— begin —
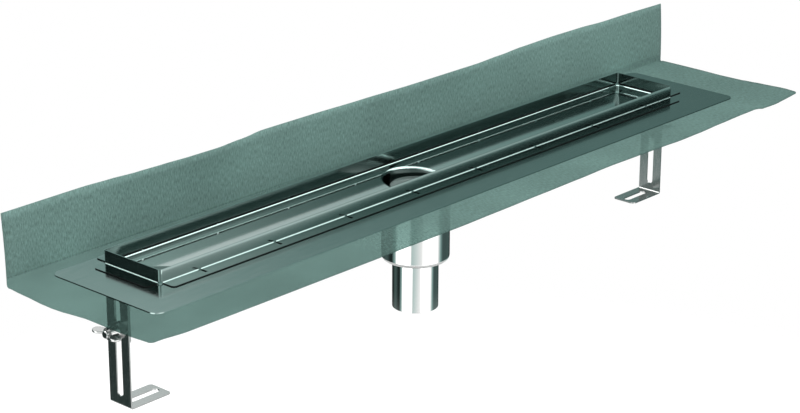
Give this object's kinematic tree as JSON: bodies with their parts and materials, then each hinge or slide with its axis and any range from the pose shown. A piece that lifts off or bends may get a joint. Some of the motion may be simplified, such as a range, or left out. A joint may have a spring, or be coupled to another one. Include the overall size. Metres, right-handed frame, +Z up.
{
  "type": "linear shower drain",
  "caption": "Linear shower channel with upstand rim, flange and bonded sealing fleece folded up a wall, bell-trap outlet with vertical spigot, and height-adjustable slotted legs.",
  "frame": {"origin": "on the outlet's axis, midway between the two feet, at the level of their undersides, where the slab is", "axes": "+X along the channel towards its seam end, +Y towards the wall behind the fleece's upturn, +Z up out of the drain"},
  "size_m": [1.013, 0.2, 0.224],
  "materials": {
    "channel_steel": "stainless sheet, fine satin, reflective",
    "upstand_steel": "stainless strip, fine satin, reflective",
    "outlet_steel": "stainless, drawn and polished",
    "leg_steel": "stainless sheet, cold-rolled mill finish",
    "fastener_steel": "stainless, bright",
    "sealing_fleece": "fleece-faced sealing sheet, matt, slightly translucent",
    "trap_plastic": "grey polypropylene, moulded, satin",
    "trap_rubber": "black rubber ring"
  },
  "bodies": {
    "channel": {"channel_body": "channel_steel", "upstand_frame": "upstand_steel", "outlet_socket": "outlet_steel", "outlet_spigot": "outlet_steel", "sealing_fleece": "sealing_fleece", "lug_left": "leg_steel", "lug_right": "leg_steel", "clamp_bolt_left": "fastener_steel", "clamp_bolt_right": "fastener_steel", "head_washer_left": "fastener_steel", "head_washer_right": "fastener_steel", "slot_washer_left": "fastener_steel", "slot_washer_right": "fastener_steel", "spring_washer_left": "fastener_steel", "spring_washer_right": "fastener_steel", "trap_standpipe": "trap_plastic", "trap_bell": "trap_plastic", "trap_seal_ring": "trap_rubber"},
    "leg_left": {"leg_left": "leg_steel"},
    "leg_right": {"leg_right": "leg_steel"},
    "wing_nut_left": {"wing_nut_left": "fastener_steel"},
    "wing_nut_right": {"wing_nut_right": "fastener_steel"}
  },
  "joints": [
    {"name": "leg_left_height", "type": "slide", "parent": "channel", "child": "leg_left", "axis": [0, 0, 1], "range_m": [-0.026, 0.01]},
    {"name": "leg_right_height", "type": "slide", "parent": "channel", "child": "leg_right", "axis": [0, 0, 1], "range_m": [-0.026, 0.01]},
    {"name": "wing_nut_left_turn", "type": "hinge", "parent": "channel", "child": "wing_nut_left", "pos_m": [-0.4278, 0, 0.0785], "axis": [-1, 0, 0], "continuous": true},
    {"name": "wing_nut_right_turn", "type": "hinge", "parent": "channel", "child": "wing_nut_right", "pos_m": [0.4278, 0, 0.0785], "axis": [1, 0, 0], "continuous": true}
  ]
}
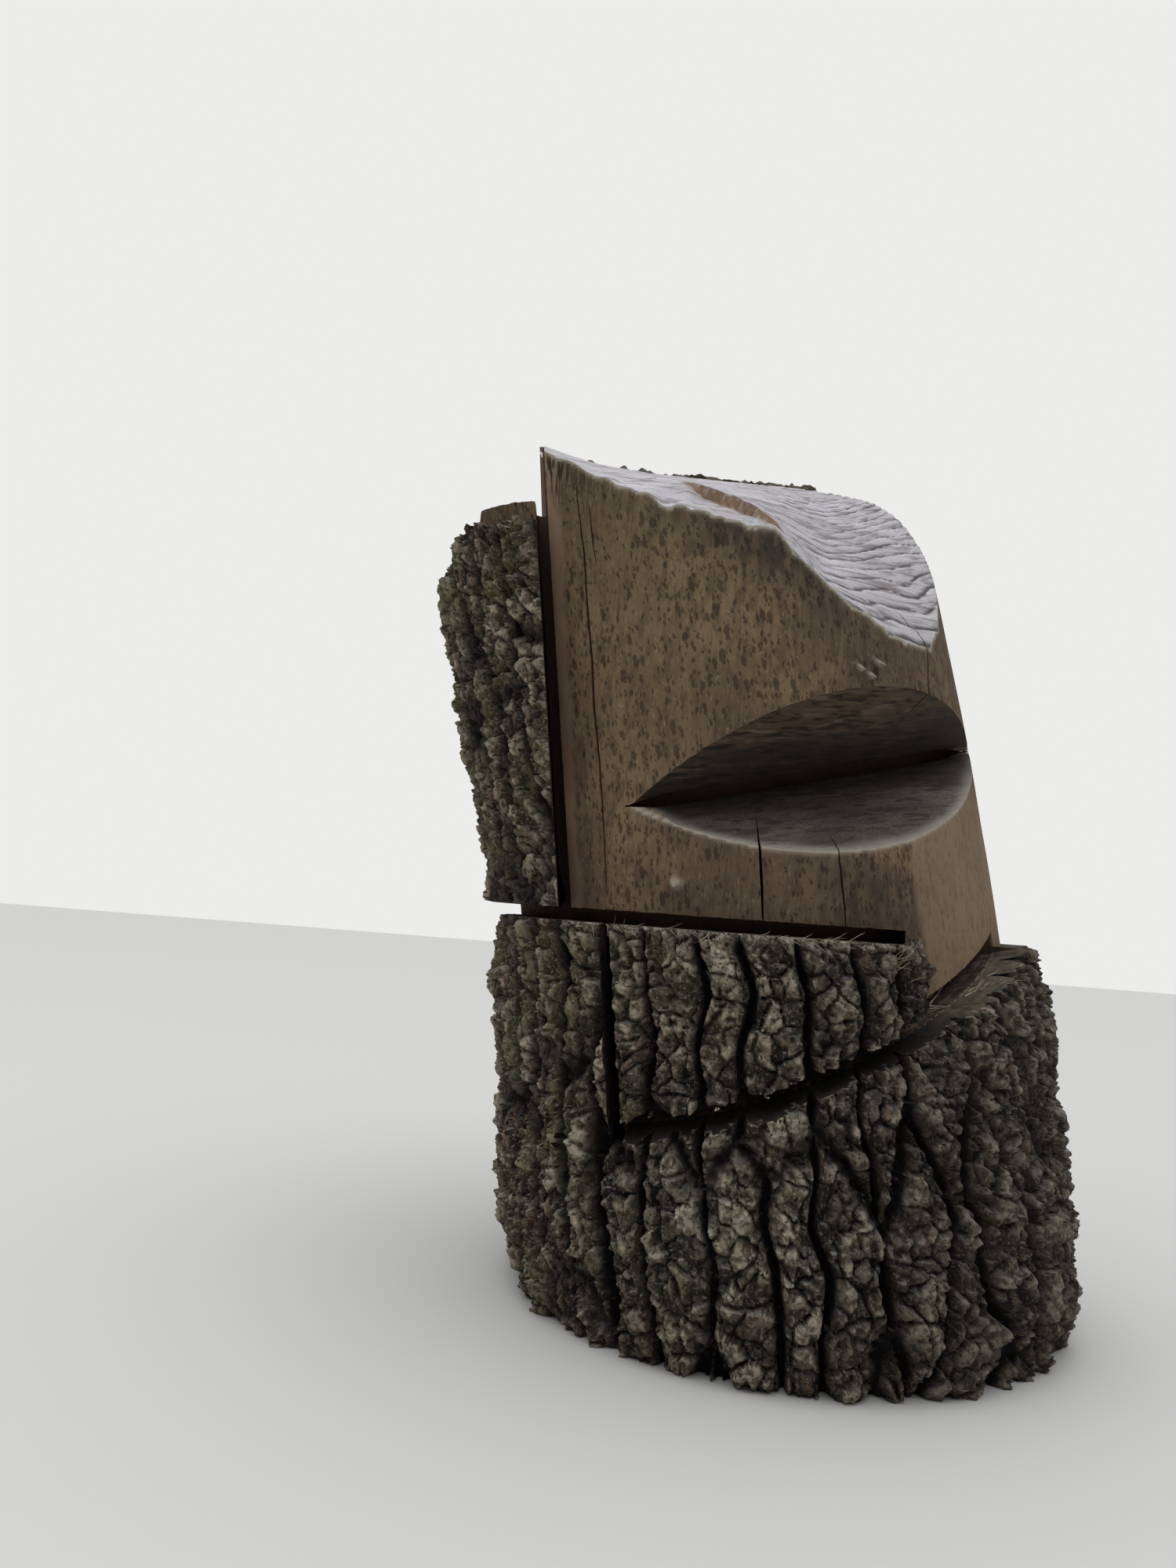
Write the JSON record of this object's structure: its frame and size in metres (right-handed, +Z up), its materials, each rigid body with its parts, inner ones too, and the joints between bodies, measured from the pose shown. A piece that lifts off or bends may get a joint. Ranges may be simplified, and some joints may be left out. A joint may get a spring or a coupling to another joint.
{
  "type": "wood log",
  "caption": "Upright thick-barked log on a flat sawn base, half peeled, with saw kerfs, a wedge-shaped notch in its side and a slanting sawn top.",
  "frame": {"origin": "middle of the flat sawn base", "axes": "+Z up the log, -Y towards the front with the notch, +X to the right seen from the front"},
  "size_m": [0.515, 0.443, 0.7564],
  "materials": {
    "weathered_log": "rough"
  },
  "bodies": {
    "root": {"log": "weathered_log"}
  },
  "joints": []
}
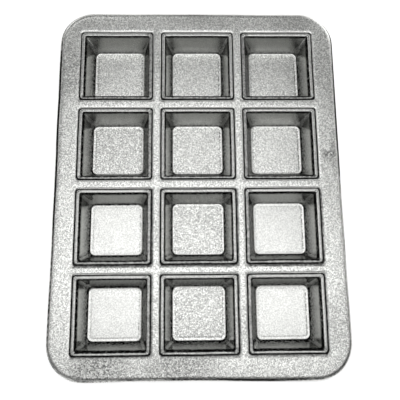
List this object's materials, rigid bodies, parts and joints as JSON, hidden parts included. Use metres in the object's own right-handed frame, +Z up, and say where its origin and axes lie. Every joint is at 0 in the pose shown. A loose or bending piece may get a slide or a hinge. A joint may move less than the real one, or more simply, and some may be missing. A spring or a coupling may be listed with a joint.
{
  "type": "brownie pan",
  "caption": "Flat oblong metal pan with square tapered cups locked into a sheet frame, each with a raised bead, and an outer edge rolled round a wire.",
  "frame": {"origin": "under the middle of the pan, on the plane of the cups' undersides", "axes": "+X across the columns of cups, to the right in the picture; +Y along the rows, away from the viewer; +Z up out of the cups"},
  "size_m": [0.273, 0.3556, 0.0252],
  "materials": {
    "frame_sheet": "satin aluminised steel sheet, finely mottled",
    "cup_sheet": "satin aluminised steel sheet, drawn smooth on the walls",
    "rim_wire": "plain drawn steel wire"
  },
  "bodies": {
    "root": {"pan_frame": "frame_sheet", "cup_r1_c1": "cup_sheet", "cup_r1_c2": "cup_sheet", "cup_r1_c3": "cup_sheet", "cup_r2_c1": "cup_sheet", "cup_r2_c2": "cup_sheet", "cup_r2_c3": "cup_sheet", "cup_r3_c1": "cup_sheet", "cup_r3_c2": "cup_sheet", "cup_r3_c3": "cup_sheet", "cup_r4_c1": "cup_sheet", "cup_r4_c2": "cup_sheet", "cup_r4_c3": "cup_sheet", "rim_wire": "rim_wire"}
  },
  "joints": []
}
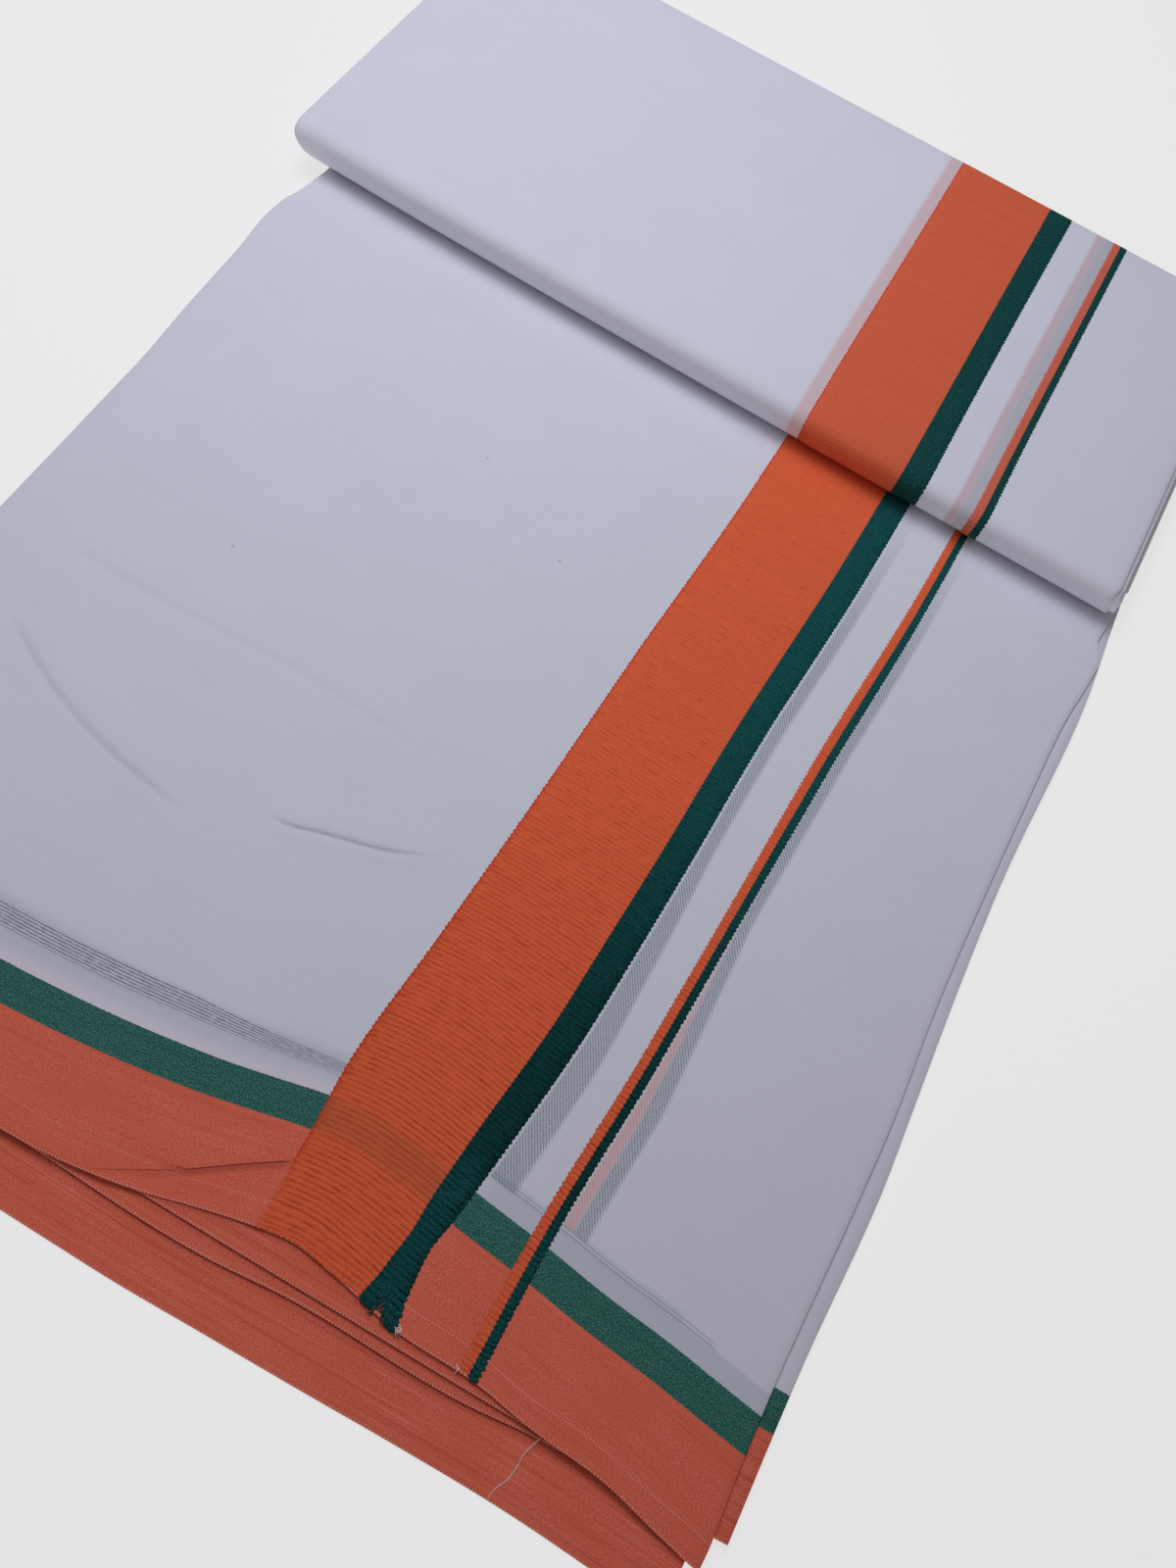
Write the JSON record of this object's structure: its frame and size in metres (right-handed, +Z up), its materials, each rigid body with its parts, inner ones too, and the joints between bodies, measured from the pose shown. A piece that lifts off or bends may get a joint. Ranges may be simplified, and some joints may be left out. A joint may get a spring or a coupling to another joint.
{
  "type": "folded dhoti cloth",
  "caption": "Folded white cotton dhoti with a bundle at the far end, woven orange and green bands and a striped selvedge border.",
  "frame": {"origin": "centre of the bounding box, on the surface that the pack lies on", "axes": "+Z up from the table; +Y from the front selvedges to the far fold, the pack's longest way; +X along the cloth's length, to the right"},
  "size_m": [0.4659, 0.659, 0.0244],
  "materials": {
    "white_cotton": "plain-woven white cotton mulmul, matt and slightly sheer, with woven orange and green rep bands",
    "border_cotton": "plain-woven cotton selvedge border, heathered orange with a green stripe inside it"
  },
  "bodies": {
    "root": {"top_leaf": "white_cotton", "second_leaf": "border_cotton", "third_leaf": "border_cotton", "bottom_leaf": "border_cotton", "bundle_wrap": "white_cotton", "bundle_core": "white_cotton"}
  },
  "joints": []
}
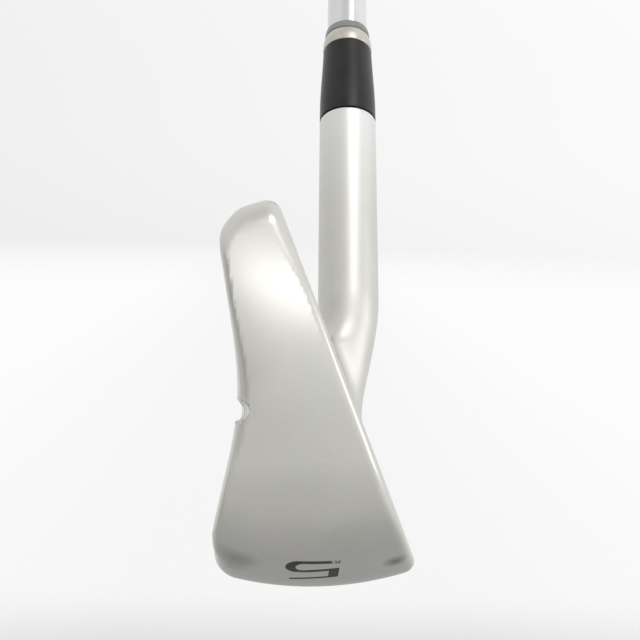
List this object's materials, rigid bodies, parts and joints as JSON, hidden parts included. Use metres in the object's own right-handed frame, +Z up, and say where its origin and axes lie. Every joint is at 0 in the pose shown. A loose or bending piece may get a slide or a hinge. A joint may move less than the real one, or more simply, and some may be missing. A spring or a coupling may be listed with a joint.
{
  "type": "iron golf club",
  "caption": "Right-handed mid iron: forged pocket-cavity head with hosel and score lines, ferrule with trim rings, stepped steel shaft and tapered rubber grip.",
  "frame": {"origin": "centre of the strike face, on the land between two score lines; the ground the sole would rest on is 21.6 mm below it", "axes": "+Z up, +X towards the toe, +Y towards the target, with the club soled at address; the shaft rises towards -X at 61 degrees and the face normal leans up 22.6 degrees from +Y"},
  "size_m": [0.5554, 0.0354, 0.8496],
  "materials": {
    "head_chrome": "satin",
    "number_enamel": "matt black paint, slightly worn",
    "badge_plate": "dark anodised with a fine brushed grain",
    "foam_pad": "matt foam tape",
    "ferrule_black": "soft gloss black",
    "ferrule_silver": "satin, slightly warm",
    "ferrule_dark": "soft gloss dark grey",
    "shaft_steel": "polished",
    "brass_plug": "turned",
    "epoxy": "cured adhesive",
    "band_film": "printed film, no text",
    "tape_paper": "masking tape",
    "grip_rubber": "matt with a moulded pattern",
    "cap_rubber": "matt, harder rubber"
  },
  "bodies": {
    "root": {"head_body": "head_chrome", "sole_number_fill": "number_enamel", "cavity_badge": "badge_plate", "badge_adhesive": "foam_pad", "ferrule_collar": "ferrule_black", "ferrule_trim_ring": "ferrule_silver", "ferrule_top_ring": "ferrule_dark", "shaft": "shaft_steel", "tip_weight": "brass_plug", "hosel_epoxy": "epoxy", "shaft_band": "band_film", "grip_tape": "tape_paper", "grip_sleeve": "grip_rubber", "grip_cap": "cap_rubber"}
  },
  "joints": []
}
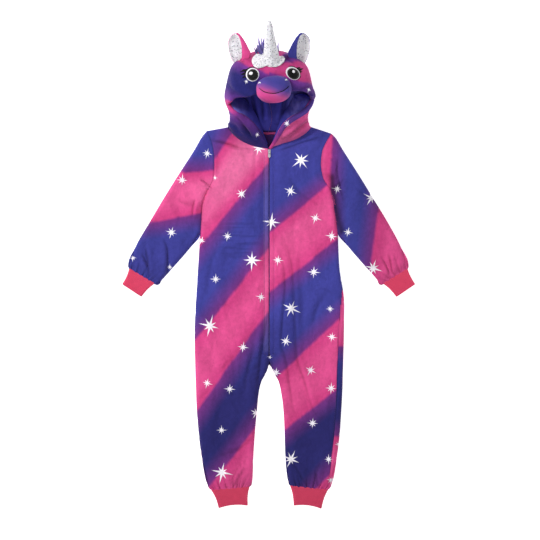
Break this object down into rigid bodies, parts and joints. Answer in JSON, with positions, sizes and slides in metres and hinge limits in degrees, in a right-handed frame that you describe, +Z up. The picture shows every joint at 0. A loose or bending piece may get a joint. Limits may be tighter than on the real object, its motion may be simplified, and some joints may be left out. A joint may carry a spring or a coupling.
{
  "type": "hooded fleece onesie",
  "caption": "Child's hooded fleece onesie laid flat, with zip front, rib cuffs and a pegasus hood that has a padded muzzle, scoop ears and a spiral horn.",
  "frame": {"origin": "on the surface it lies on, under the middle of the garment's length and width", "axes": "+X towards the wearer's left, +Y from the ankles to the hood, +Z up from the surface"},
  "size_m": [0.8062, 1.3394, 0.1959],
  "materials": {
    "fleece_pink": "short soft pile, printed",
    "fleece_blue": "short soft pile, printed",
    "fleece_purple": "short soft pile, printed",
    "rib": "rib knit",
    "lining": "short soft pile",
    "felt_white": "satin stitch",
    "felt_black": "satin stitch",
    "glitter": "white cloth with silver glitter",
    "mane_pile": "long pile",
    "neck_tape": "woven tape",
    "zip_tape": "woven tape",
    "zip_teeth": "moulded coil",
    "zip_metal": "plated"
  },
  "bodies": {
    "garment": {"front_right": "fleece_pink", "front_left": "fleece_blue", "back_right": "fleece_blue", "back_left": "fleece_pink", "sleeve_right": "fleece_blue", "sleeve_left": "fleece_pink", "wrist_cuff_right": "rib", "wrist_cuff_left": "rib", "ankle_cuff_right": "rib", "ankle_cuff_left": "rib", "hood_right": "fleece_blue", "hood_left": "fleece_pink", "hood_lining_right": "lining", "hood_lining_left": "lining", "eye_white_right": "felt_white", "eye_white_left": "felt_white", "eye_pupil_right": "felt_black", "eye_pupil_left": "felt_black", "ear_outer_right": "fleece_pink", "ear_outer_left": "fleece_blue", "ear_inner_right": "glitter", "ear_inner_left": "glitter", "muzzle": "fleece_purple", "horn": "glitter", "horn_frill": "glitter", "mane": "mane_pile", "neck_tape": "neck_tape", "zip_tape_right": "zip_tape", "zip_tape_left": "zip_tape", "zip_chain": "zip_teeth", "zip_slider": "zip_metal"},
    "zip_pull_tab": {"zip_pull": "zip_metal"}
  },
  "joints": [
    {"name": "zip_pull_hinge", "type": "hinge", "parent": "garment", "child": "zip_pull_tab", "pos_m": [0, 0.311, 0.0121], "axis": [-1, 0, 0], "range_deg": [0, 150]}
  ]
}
— end —
## PROBLEM DESCRIPTION
Find each line holding "their". Copy it out.

## EXERCISE SOLUTION
Give this object's kinematic tree as JSON: bodies with their parts and materials, then each hinge or slide with its axis and any range from the pose shown. A piece that lifts off or bends may get a joint. Some of the motion may be simplified, such as a range, or left out. A joint may have a spring, or be coupled to another one. Include the overall size. Metres, right-handed frame, +Z up.
  "frame": {"origin": "on the outlet's axis, midway between the two feet, at the level of their undersides, where the slab is", "axes": "+X along the channel towards its seam end, +Y towards the wall behind the fleece's upturn, +Z up out of the drain"},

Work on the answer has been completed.